▶ Given information

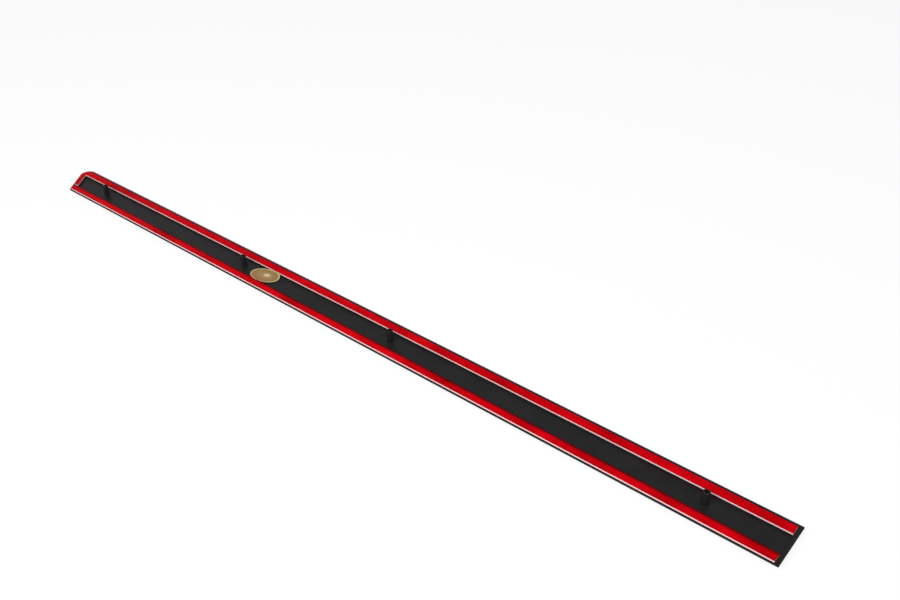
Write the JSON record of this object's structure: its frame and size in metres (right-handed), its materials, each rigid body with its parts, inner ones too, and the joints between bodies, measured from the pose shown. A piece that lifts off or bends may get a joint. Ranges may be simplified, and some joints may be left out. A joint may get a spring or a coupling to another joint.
{
  "type": "car body side moulding",
  "caption": "Long crowned plastic strip for a car door: one slanted rounded end, one square bevelled end, foam mounting tape with red release film and locating pegs on its back.",
  "frame": {"origin": "middle of the strip's outline, on the surface that the crowned face lies on", "axes": "+X along the strip to its square bevelled end, +Y to the edge with the rounded corner, +Z out of the taped back along the pegs"},
  "size_m": [1.037, 0.051, 0.0217],
  "materials": {
    "moulded_plastic": "fine-grained matt black thermoplastic",
    "white_foam": "white acrylic foam with a dull skin",
    "red_film": "glossy red polythene release film",
    "gold_foil": "brushed gold foil on paper"
  },
  "bodies": {
    "root": {"moulding_strip": "moulded_plastic", "far_tape_foam": "white_foam", "near_tape_foam": "white_foam", "far_tape_liner": "red_film", "near_tape_liner": "red_film", "round_sticker": "gold_foil"}
  },
  "joints": []
}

▶ Exercise
Return all of the data precisely as it appears.

▶ Task solution
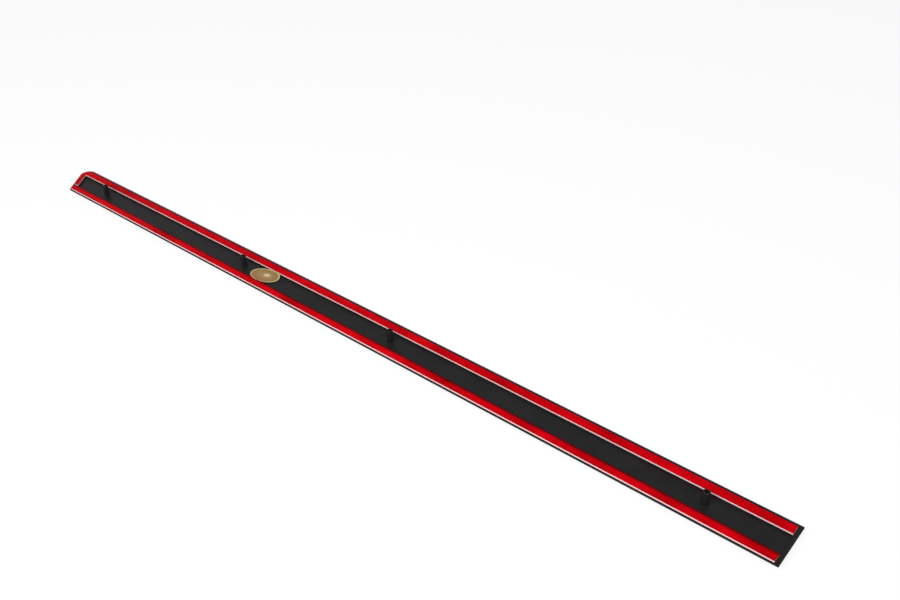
Write the JSON record of this object's structure: its frame and size in metres (right-handed), its materials, each rigid body with its parts, inner ones too, and the joints between bodies, measured from the pose shown. A piece that lifts off or bends may get a joint. Ranges may be simplified, and some joints may be left out. A joint may get a spring or a coupling to another joint.
{
  "type": "car body side moulding",
  "caption": "Long crowned plastic strip for a car door: one slanted rounded end, one square bevelled end, foam mounting tape with red release film and locating pegs on its back.",
  "frame": {"origin": "middle of the strip's outline, on the surface that the crowned face lies on", "axes": "+X along the strip to its square bevelled end, +Y to the edge with the rounded corner, +Z out of the taped back along the pegs"},
  "size_m": [1.037, 0.051, 0.0217],
  "materials": {
    "moulded_plastic": "fine-grained matt black thermoplastic",
    "white_foam": "white acrylic foam with a dull skin",
    "red_film": "glossy red polythene release film",
    "gold_foil": "brushed gold foil on paper"
  },
  "bodies": {
    "root": {"moulding_strip": "moulded_plastic", "far_tape_foam": "white_foam", "near_tape_foam": "white_foam", "far_tape_liner": "red_film", "near_tape_liner": "red_film", "round_sticker": "gold_foil"}
  },
  "joints": []
}